Reporter Ignored by Clinton Gets Answer When Voter Asks Same Question

October 7th, 2015 6:55 PM

With former U.S. Secretary of State Hillary Clinton losing ground in virtually every poll, it looks like she and her campaign staff have decided that answering a question posed by a long-time reporter is not as important as responding to the same query from an "average voter."

That was apparently the case on Monday evening, when Bloomberg Politics reporter Mark Halperin received no answer from the Democratic presidential candidate when he asked if she had a message for the National Rifle Association.

That incident occurred less than a week after a gunman fatally shot nine people on the campus of Umpqua Community College in Roseburg, Oregon.

According to an article by Jon Street -- who is an assistant editor at TheBlaze website -- Clinton ignored Halperin even though he was standing just inches away from the 2016 candidate.

To watch the video referred to in this article, click on this link and scroll down until you see the connection to the file.

“What’s your message to the NRA, Secretary Clinton?” Halperin asked, even though both people were surrounded by other reporters and event attenders.

“But Clinton acted like Halperin wasn’t there, failing to even look at him,” Street stated.

The Bloomberg reporter tried again: “Can I ask you a question about guns, Secretary Clinton?”

Again, he got no answer, so Halperin tried to get a response a third time. “Secretary Clinton, what’s your message to the NRA?” he asked and was ignored again.

“But Halperin wasn’t going to let Clinton avoid answering that easily,” Street noted. “Determined to pry out some sort of response from the presidential candidate, the veteran reporter enlisted the help of a voter who approached Clinton and asked her the exact same question.”

“What’s your message for the NRA?” the voter asked. “I know you’ve been talking about gun control.”

“And just like that, Clinton finally gave a response,” the editor indicated:

Yeah, you know, I just did a town hall about that. My message is not to them or for them. My message is to the American people. It is time that we stood up together for common sense gun safety measures to end the epidemic of gun violence.

And that is going to be an issue that I emphasize in the campaign, and that I'm going to work as hard as I can to get something done in Washington, but it has to come from the bottom up.

When the segment returned to Halperin, the reporter stated: “I tried to ask Hillary Clinton what her message was for the NRA. She wouldn't answer me, so what did I do? I went to the middle lady. What did you do?”

“I asked her the question,” the young woman responded

“How did it work out?” he asked.

“It was great,” the woman replied. “She gave me a great answer, and she interacted with me, and she gave me an answer that I value and I think it makes sense.”

“You won, I won, and Hillary Clinton won,” Halperin stated.

“I like it,” the voter concluded. “It's perfect.”

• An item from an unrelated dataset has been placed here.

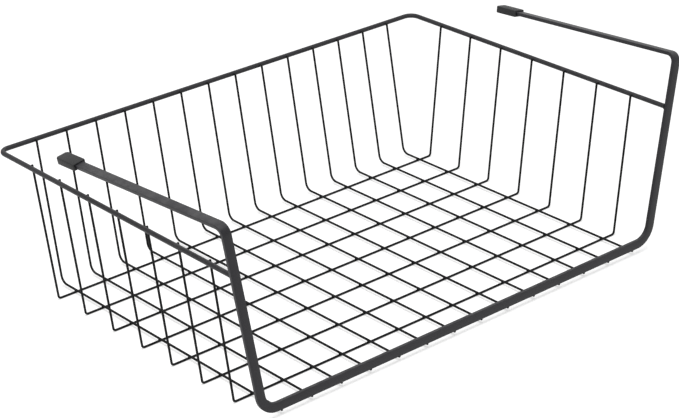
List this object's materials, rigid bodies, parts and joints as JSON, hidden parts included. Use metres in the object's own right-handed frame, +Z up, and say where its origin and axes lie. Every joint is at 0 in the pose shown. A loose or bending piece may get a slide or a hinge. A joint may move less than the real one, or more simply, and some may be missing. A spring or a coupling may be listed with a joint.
{
  "type": "under shelf basket",
  "caption": "Open-front wire basket with a flat strip frame whose two long arms slide over a shelf board, so that the basket hangs below it.",
  "frame": {"origin": "on the ground under the middle of the basket's outline", "axes": "+X to the basket's right seen from the front, +Y from the open front to the back, +Z up"},
  "size_m": [0.4412, 0.287, 0.1558],
  "materials": {
    "strip_coat": "satin",
    "rim_coat": "satin",
    "wire_coat": "satin",
    "cap_plastic": "matte"
  },
  "bodies": {
    "root": {"hanger_strap": "strip_coat", "rim_rod": "rim_coat", "end_cap_left": "cap_plastic", "end_cap_right": "cap_plastic", "depth_wire_01": "wire_coat", "depth_wire_02": "wire_coat", "depth_wire_03": "wire_coat", "depth_wire_04": "wire_coat", "depth_wire_05": "wire_coat", "depth_wire_06": "wire_coat", "depth_wire_07": "wire_coat", "depth_wire_08": "wire_coat", "depth_wire_09": "wire_coat", "depth_wire_10": "wire_coat", "depth_wire_11": "wire_coat", "depth_wire_12": "wire_coat", "depth_wire_13": "wire_coat", "depth_wire_14": "wire_coat", "cross_wire_1": "wire_coat", "cross_wire_2": "wire_coat", "cross_wire_3": "wire_coat", "cross_wire_4": "wire_coat", "cross_wire_5": "wire_coat", "cross_wire_6": "wire_coat", "cross_wire_7": "wire_coat"}
  },
  "joints": []
}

However, gun control wasn't the only subject discussed in the Bloomberg video segment.

A normal candidate flips pancakes,” the male narrator began.

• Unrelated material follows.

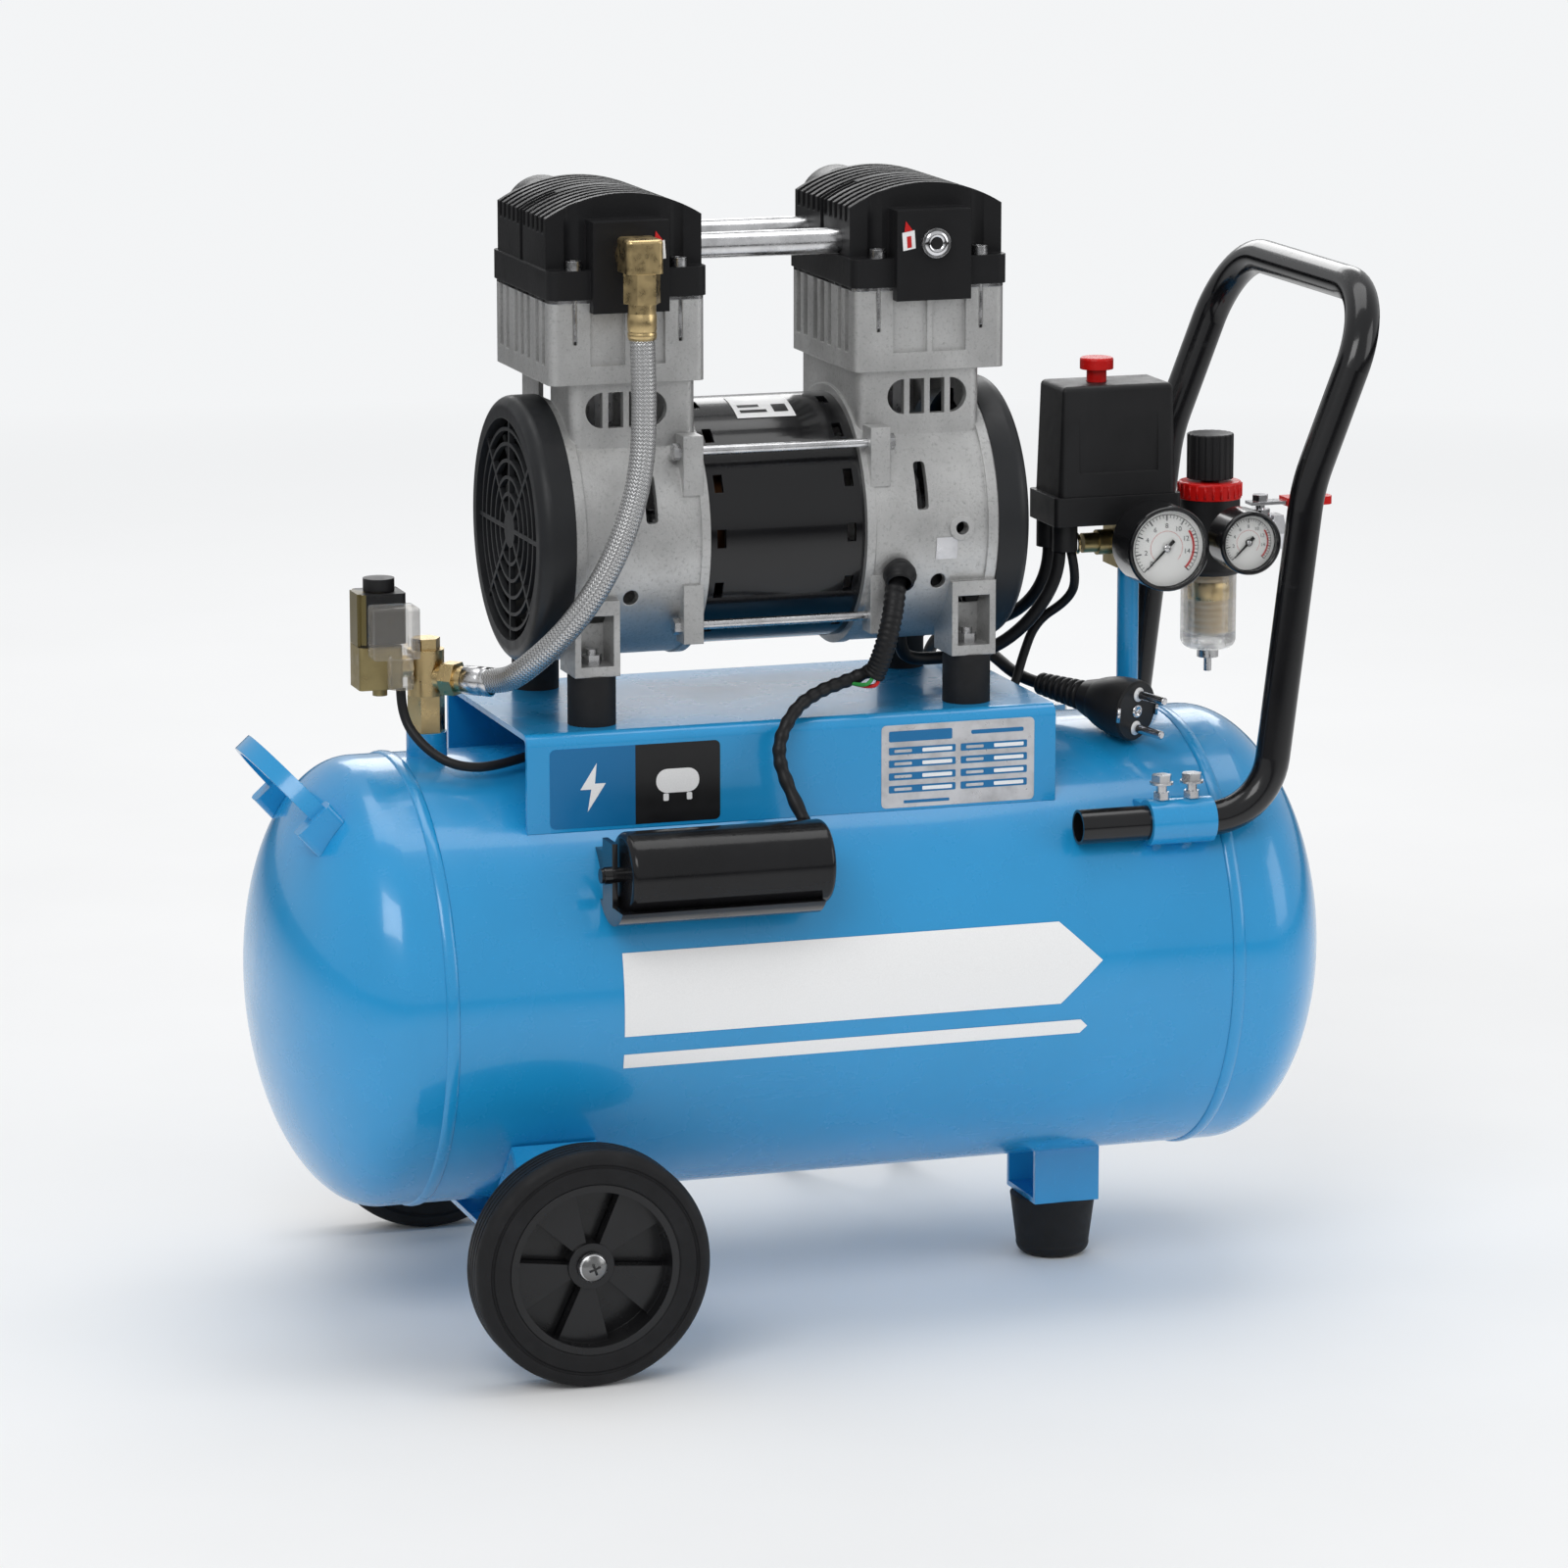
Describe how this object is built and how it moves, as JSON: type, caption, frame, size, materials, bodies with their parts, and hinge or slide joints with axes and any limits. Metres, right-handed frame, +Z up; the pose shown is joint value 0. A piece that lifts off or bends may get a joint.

“I guess you've probably flipped a pancake in your life,” a woman asked Clinton during a campaign stop.

“Yes, I have,” she responded.

“Not so normal?” the narrator added. “A squadron of Secret Service agents watches her every move.”

“This is normal,” he continued: “Wonking out at a wonky policy forum on early childhood development.”

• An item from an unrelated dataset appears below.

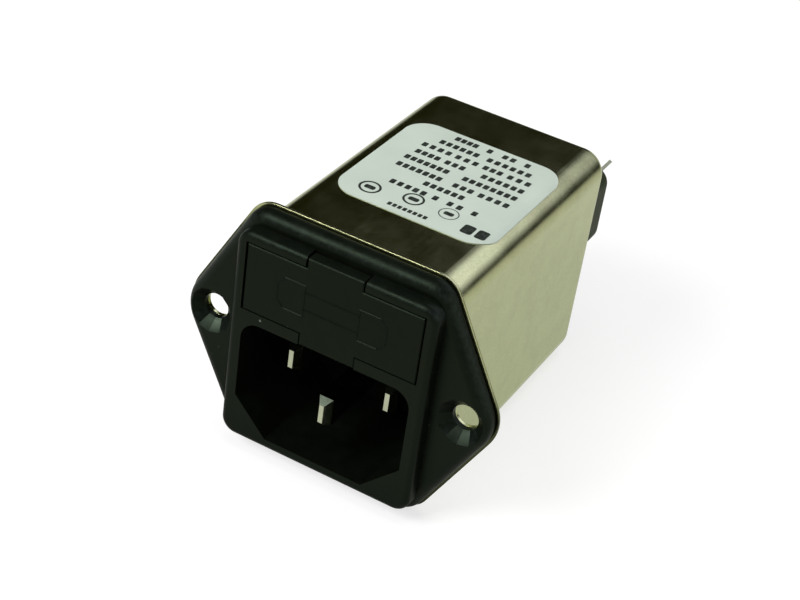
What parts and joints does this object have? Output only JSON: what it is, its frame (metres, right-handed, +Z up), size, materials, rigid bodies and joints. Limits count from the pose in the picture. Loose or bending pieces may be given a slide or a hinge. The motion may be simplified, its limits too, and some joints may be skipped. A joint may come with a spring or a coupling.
{
  "type": "emi line filter",
  "caption": "Panel-mounted power inlet filter: moulded appliance inlet with pull-out fuse drawer on a drawn metal can, quick-connect tabs at the back.",
  "frame": {"origin": "midway between the two panel screw holes, on the rear face of the metal flange, where it meets the panel", "axes": "+X to the right seen from the front, +Y back along the can towards the rear tabs, +Z up; the inlet and the fuse drawer face -Y"},
  "size_m": [0.0442, 0.0616, 0.035],
  "materials": {
    "moulding": "satin",
    "can_metal": "satin nickel",
    "pin_metal": "bright nickel",
    "spring_brass": "plain",
    "label_paper": "satin",
    "board": "matt",
    "ferrite": "matt",
    "copper_wire": "enamelled",
    "film_capacitor": "satin",
    "ceramic_body": "satin",
    "fuse_glass": "clear",
    "tinned_wire": "tinned"
  },
  "bodies": {
    "filter": {"front_moulding": "moulding", "filter_can": "can_metal", "terminal_base": "moulding", "rating_label": "label_paper", "line_pin": "pin_metal", "neutral_pin": "pin_metal", "earth_pin": "pin_metal", "line_in_contact": "spring_brass", "line_out_contact": "spring_brass", "neutral_in_contact": "spring_brass", "neutral_out_contact": "spring_brass", "circuit_board": "board", "choke_core": "ferrite", "choke_line_winding": "copper_wire", "choke_neutral_winding": "copper_wire", "x_capacitor": "film_capacitor", "line_y_capacitor": "ceramic_body", "neutral_y_capacitor": "ceramic_body", "bleed_resistor": "ceramic_body", "line_terminal": "pin_metal", "earth_terminal": "pin_metal", "neutral_terminal": "pin_metal", "line_link_wire": "tinned_wire", "earth_link_wire": "tinned_wire", "neutral_link_wire": "tinned_wire"},
    "drawer": {"fuse_drawer": "moulding", "line_fuse_tube": "fuse_glass", "neutral_fuse_tube": "fuse_glass", "line_fuse_left_cap": "pin_metal", "line_fuse_right_cap": "pin_metal", "neutral_fuse_left_cap": "pin_metal", "neutral_fuse_right_cap": "pin_metal", "line_fuse_wire": "tinned_wire", "neutral_fuse_wire": "tinned_wire"}
  },
  "joints": [
    {"name": "drawer_slide", "type": "slide", "parent": "filter", "child": "drawer", "axis": [0, -1, 0], "range_m": [0, 0.018]}
  ]
}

“You know, the famous word gap study, which is kind of a snapshot study of, you know, people who are better stimulated, talked to and all of that, who then, you know, have heard 30 million more words than a kid from a less-advantaged background.”

“Here's another thing a typical candidate does: Clinton huddled with her staff to come up with a sound bite to make sure her gun message got on the news,” the narrator said. “What's the most obvious way to do that? Mention a certain Republican front-runner.”

“Mister Trump was asked about it and said something like: 'You know, things like that happen in the world;'" Clinton stated, "and governor Bush said: 'Yeah, stuff happens.'”

“No,” she asserted. “That's an admission of defeat and surrender to a problem that is killing” thousands of Americans every week.

The narrator continued: “But the size of her entourage and the unusually controlled formality of Clinton's interactions with voters makes her seem less like a challenger and more like a defending champ.”

If blatantly ignoring questions from reporters in order to spend more time talking with voters continues to be a campaign strategy, Clinton runs the risk of losing some support from a constituency she could always count on in the past: the “mainstream” press.